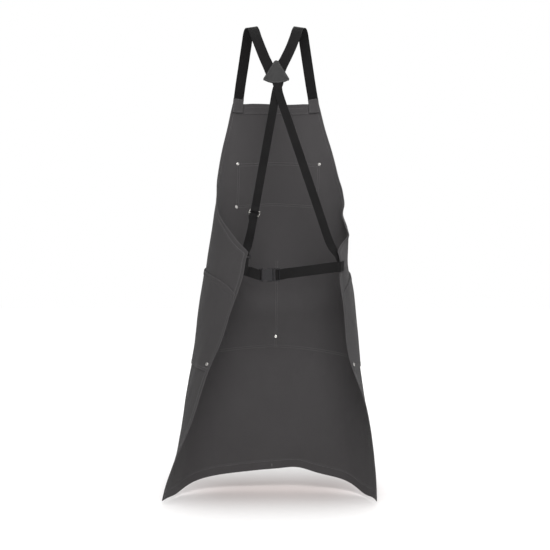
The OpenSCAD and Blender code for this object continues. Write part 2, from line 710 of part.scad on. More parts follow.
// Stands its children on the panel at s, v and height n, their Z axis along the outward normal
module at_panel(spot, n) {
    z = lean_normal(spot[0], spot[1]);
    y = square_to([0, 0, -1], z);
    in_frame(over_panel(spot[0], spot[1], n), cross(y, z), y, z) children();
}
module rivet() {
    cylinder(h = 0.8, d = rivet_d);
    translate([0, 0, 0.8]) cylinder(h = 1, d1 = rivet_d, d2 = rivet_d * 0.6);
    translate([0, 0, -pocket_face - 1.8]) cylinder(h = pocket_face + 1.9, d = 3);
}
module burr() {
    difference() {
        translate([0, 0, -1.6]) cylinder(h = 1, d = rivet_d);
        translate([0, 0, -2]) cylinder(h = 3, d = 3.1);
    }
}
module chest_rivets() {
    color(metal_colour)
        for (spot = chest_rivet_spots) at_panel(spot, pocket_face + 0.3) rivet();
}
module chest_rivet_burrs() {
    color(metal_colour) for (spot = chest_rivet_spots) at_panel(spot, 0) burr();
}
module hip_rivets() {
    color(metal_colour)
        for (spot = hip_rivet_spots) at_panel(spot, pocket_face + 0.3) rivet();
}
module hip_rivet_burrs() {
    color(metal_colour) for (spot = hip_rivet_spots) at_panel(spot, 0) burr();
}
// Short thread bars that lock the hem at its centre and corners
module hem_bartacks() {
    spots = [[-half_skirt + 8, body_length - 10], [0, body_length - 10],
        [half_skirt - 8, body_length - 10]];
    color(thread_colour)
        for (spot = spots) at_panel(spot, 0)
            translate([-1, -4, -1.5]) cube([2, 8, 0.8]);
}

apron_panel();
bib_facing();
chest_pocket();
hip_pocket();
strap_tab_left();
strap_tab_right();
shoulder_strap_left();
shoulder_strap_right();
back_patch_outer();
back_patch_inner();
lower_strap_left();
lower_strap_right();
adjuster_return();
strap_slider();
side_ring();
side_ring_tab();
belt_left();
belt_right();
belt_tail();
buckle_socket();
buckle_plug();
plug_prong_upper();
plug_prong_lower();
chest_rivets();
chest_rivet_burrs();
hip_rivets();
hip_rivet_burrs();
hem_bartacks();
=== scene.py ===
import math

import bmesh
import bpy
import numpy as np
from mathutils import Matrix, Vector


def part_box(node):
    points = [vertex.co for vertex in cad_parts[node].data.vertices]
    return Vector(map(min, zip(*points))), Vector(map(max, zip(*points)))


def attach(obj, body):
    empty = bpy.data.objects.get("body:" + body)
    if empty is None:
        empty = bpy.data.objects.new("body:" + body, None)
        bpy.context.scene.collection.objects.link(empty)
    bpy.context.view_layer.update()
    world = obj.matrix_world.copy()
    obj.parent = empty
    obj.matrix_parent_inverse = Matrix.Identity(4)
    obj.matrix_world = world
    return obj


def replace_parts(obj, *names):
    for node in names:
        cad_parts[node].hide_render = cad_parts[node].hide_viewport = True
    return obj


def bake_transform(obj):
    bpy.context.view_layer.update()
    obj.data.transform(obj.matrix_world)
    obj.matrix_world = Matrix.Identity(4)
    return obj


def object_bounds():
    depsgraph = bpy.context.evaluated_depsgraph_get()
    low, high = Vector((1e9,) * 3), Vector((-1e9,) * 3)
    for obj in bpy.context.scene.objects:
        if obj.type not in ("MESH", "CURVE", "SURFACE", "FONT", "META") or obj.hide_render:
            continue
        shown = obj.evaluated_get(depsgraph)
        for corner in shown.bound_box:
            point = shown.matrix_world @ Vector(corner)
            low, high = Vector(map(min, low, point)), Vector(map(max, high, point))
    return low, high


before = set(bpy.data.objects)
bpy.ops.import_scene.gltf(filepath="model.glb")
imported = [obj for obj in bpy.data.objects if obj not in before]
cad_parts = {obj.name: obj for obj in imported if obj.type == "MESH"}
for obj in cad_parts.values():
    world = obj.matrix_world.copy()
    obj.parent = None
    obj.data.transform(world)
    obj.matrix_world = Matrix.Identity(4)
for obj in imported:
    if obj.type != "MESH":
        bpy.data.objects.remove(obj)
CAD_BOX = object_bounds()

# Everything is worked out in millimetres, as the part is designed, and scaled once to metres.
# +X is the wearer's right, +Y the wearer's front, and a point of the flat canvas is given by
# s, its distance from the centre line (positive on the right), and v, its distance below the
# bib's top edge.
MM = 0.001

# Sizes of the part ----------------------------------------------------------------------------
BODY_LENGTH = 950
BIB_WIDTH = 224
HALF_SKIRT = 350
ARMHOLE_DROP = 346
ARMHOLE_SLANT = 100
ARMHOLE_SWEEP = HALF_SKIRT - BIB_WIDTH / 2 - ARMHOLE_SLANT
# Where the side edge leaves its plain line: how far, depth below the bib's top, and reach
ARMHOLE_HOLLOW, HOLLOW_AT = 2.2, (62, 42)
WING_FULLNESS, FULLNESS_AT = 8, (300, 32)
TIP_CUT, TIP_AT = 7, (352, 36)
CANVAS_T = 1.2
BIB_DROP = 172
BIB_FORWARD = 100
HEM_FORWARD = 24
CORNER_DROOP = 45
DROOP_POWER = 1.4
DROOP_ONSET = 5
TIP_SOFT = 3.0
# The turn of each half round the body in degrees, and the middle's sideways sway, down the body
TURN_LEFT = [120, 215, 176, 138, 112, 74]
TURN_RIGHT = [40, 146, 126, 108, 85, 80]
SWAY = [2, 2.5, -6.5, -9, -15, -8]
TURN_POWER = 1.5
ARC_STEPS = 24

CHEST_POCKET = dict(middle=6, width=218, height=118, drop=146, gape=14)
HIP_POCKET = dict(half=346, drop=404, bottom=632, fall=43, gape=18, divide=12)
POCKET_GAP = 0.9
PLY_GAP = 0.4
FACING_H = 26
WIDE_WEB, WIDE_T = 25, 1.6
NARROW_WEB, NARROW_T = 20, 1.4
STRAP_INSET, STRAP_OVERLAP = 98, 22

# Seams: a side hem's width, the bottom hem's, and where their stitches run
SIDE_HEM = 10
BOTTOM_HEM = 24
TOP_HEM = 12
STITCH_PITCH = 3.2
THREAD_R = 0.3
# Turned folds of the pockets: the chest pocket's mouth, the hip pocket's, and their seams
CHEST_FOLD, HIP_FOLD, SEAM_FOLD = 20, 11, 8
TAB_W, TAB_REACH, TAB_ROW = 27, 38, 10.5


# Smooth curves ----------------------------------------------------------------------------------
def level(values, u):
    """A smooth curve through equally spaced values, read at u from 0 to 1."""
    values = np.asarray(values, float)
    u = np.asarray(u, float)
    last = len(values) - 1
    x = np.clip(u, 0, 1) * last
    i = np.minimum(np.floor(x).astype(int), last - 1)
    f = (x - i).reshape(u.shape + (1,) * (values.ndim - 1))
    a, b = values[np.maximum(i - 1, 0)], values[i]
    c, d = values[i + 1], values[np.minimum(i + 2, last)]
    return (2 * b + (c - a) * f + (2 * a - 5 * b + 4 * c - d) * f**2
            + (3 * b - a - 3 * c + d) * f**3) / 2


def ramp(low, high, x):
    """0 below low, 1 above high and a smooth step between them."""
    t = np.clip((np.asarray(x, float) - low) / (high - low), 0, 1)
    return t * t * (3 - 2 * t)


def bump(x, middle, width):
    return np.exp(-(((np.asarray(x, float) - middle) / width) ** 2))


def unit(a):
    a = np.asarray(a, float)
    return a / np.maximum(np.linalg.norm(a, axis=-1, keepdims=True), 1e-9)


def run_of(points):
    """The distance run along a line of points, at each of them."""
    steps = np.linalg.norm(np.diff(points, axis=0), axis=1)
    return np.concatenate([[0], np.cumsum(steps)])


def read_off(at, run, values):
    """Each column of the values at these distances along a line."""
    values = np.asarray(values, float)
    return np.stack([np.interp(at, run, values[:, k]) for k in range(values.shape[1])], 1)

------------

→ Set exercise
Repeat, character for character, the lines of the material above from the line with "apron_panel();" through the line with "depsgraph = bpy.context.evaluated_depsgraph_get()".

→ Solution for this problem
apron_panel();
bib_facing();
chest_pocket();
hip_pocket();
strap_tab_left();
strap_tab_right();
shoulder_strap_left();
shoulder_strap_right();
back_patch_outer();
back_patch_inner();
lower_strap_left();
lower_strap_right();
adjuster_return();
strap_slider();
side_ring();
side_ring_tab();
belt_left();
belt_right();
belt_tail();
buckle_socket();
buckle_plug();
plug_prong_upper();
plug_prong_lower();
chest_rivets();
chest_rivet_burrs();
hip_rivets();
hip_rivet_burrs();
hem_bartacks();
=== scene.py ===
import math

import bmesh
import bpy
import numpy as np
from mathutils import Matrix, Vector


def part_box(node):
    points = [vertex.co for vertex in cad_parts[node].data.vertices]
    return Vector(map(min, zip(*points))), Vector(map(max, zip(*points)))


def attach(obj, body):
    empty = bpy.data.objects.get("body:" + body)
    if empty is None:
        empty = bpy.data.objects.new("body:" + body, None)
        bpy.context.scene.collection.objects.link(empty)
    bpy.context.view_layer.update()
    world = obj.matrix_world.copy()
    obj.parent = empty
    obj.matrix_parent_inverse = Matrix.Identity(4)
    obj.matrix_world = world
    return obj


def replace_parts(obj, *names):
    for node in names:
        cad_parts[node].hide_render = cad_parts[node].hide_viewport = True
    return obj


def bake_transform(obj):
    bpy.context.view_layer.update()
    obj.data.transform(obj.matrix_world)
    obj.matrix_world = Matrix.Identity(4)
    return obj


def object_bounds():
    depsgraph = bpy.context.evaluated_depsgraph_get()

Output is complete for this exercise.